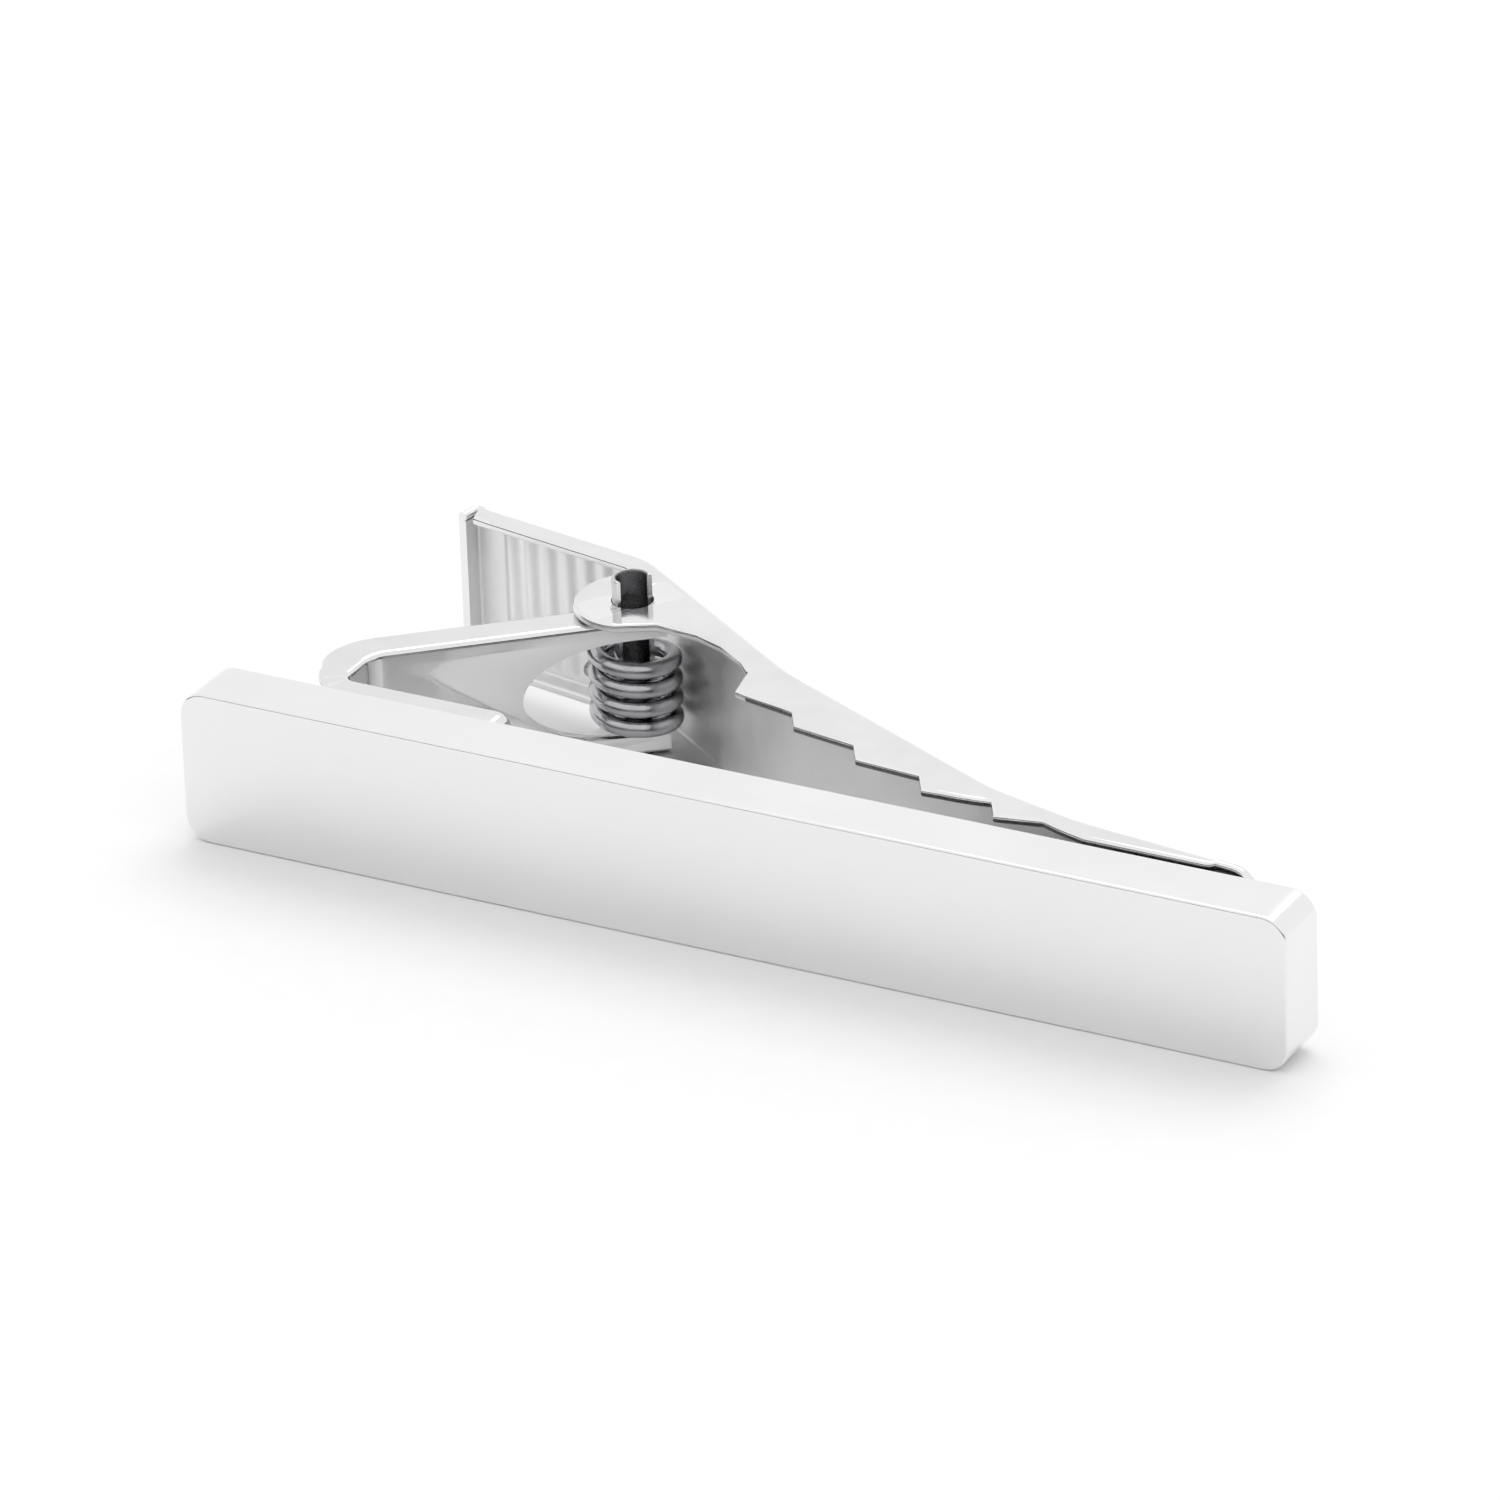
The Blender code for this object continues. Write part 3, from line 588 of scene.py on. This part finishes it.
def jaw_spot(place):
    """A point of the jaw's outline from its shares of reach and stand-off."""
    return Vector((PIVOT.x + place[0] * JAW_REACH, BAR_THICKNESS + place[1] * PIVOT_STANDOFF))


def spine_route():
    """The jaw's back, from the thumb tab's front lip to the tip."""
    tab = unit(TAB_SLOPE)
    tab_corner = Vector((TAB_END_X, PIVOT.y + TAB_BEHIND_PIVOT))
    lip_start = tab_corner + right_of(tab) * TAB_END_LIP
    spine = unit(SPINE_SLOPE)
    beside_pivot = PIVOT - right_of(spine) * SPINE_BEHIND_PIVOT
    knee = meet(tab_corner, tab, beside_pivot, spine)
    shoulder = meet(beside_pivot, spine, jaw_spot((SHOULDER, 0.0)), Vector((0.0, 1.0)))
    corners = [lip_start, tab_corner, knee, shoulder, jaw_spot(HOLLOW), jaw_spot(FLAT), TIP]
    radii = (TAB_END_RADIUS, KNEE_RADIUS, SPINE_RADIUS, SPINE_RADIUS, SPINE_RADIUS)
    return route(corners, radii)


def tooth_tips():
    """The teeth stand on a curve that comes down to the bar toward the tip."""
    for index in range(TOOTH_COUNT):
        share = index / (TOOTH_COUNT - 1)
        place = FIRST_TOOTH + (LAST_TOOTH - FIRST_TOOTH) * share
        rise = TOOTH_RISE * (1 - share) ** TOOTH_CURVE
        yield jaw_spot((place, rise)) + Vector((0.0, LAST_TOOTH_GAP))


def toothed_edge():
    """The jaw sides' edge from the throat behind the nose, over the teeth, to the pad's end."""
    marks = [jaw_spot(place) for place in THROAT]
    tips = list(tooth_tips())
    marks.append(tips[0])
    for tip in tips[1:]:
        marks.append(tip + Vector((-NOTCH_BACK, NOTCH_DEPTH)))
        marks.append(tip)
    ahead, rise = LAST_NOTCH
    pad_y = BAR_THICKNESS + TIP_GAP
    marks.append(Vector((tips[-1].x + ahead * JAW_REACH, pad_y + rise)))
    marks.append(Vector((PIVOT.x + PAD[0] * JAW_REACH, pad_y)))
    marks.append(Vector((PIVOT.x + PAD[1] * JAW_REACH - PAD_END_RADIUS, pad_y)))
    return marks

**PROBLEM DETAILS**
Output all of the data again. Match it exactly.

**SOLVED PROBLEM**
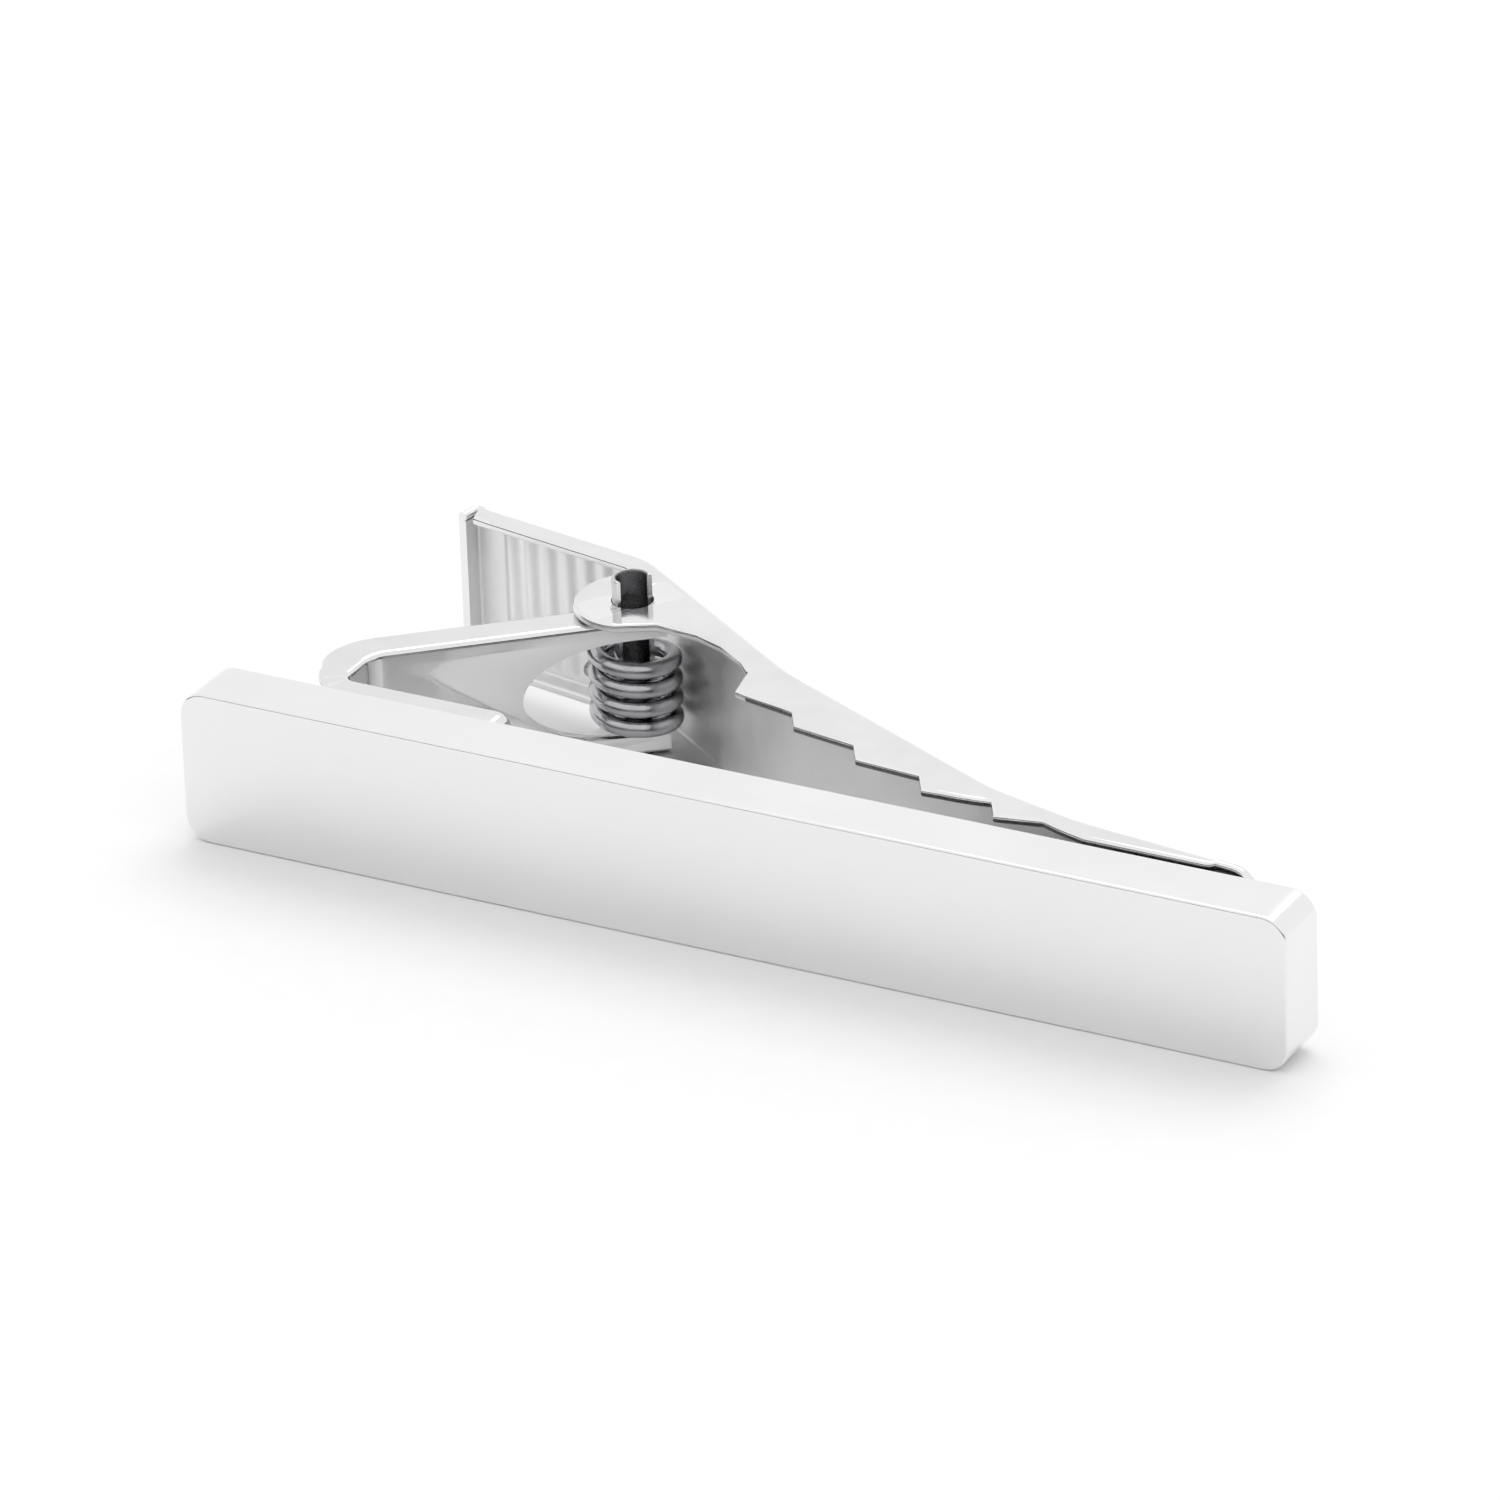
The Blender code for this object continues. Write part 3, from line 588 of scene.py on. This part finishes it.
def jaw_spot(place):
    """A point of the jaw's outline from its shares of reach and stand-off."""
    return Vector((PIVOT.x + place[0] * JAW_REACH, BAR_THICKNESS + place[1] * PIVOT_STANDOFF))


def spine_route():
    """The jaw's back, from the thumb tab's front lip to the tip."""
    tab = unit(TAB_SLOPE)
    tab_corner = Vector((TAB_END_X, PIVOT.y + TAB_BEHIND_PIVOT))
    lip_start = tab_corner + right_of(tab) * TAB_END_LIP
    spine = unit(SPINE_SLOPE)
    beside_pivot = PIVOT - right_of(spine) * SPINE_BEHIND_PIVOT
    knee = meet(tab_corner, tab, beside_pivot, spine)
    shoulder = meet(beside_pivot, spine, jaw_spot((SHOULDER, 0.0)), Vector((0.0, 1.0)))
    corners = [lip_start, tab_corner, knee, shoulder, jaw_spot(HOLLOW), jaw_spot(FLAT), TIP]
    radii = (TAB_END_RADIUS, KNEE_RADIUS, SPINE_RADIUS, SPINE_RADIUS, SPINE_RADIUS)
    return route(corners, radii)


def tooth_tips():
    """The teeth stand on a curve that comes down to the bar toward the tip."""
    for index in range(TOOTH_COUNT):
        share = index / (TOOTH_COUNT - 1)
        place = FIRST_TOOTH + (LAST_TOOTH - FIRST_TOOTH) * share
        rise = TOOTH_RISE * (1 - share) ** TOOTH_CURVE
        yield jaw_spot((place, rise)) + Vector((0.0, LAST_TOOTH_GAP))


def toothed_edge():
    """The jaw sides' edge from the throat behind the nose, over the teeth, to the pad's end."""
    marks = [jaw_spot(place) for place in THROAT]
    tips = list(tooth_tips())
    marks.append(tips[0])
    for tip in tips[1:]:
        marks.append(tip + Vector((-NOTCH_BACK, NOTCH_DEPTH)))
        marks.append(tip)
    ahead, rise = LAST_NOTCH
    pad_y = BAR_THICKNESS + TIP_GAP
    marks.append(Vector((tips[-1].x + ahead * JAW_REACH, pad_y + rise)))
    marks.append(Vector((PIVOT.x + PAD[0] * JAW_REACH, pad_y)))
    marks.append(Vector((PIVOT.x + PAD[1] * JAW_REACH - PAD_END_RADIUS, pad_y)))
    return marks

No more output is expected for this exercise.